Supply chains are about flow:  the movement of product from one stage to the next, from a starting point—a source—to an endpoint—a user. 

          We call them product streams, demand flows, pipelines.  But supply chains are hardly these as streams and pipelines imply a single fluid in motion.  What flows in a supply chain is not the one same item but a multitude of merchandise: parts, materials, components, and products. 

          Items also never remain the same as they weave through supply chains.  It is a basic point of supply chains that items change and never stay the same.  And not change for the sake of change but for the purpose of transforming to something that becomes more valuable from that where it came.  Solid ores become metals.  Metals become jewellery, spare parts, and the support beams for high-rise buildings.  Crude oil becomes petroleum which in turn becomes gasoline, motor oil, and plastics. 

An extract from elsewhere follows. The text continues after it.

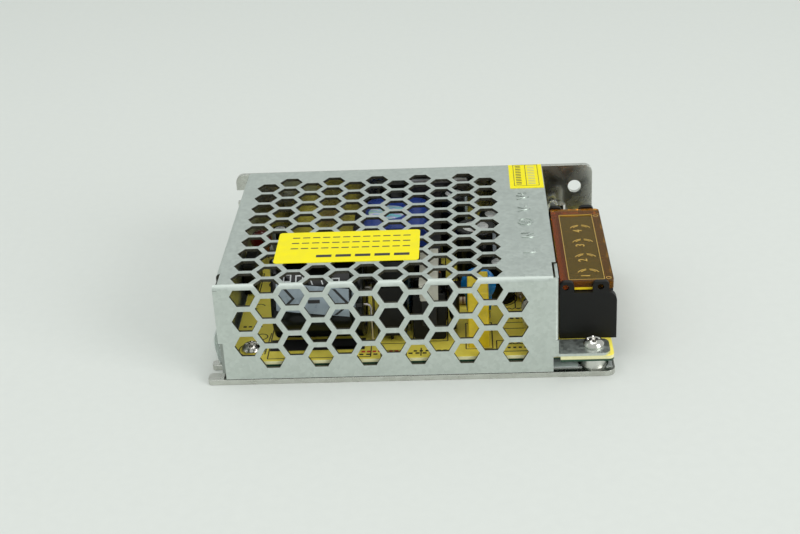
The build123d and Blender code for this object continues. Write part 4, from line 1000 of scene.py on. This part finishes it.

          Supply chains converge and diverge.  They rarely follow a straight line.  Many see their items originate from other chains and disperse to others.  For instance, bauxite joins with caustic soda and other materials coming from other supply chains and are transformed together in a manufacturing facility into aluminium.  The aluminium in turn becomes material for other supply chains such as for cans for beverages, foil for kitchen wraps, and wire mesh for window screens.   

          Enterprises comprise most supply chains.  A fruit farm ships to wholesalers who ships to supermarkets and grocery stores.  In-between are transport providers and storage facilities. 

          Capacities limit how much can flow through supply chains.  The limits are also known as constraints and bottlenecks. 

          Policies, procedures, and controls govern the flow of merchandise through supply chains.  These vary from one supply chain stage to the next and to whomsoever has ownership of the territory the merchandise is moving through. 

          It should come to no wonder that flows are not steady or uniform.  Merchandise flows in fits and starts and in different mixes of product composition.  Flows are never identical from one instant to the next.  In a sense, flows may not even be the right word to describe what happens through supply chains as more often than not, merchandise moves in batches, surges, and waves. 

          Boosting productivity in supply chains is therefore a monumental challenge given the complexities and underlying uncertainties. 

          It would be easier to design a plumbing system and electrical schematic than it is to plan a supply chain.  At least with plumbing and electricals, the product stream is far more predictable and homogeneous.  It definitely is not like that with supply chains. 

The nature of supply chain flow by itself justifies the need for engineering prowess.  It is a daunting challenge but one that supply chain engineers are in the best position to undertake. 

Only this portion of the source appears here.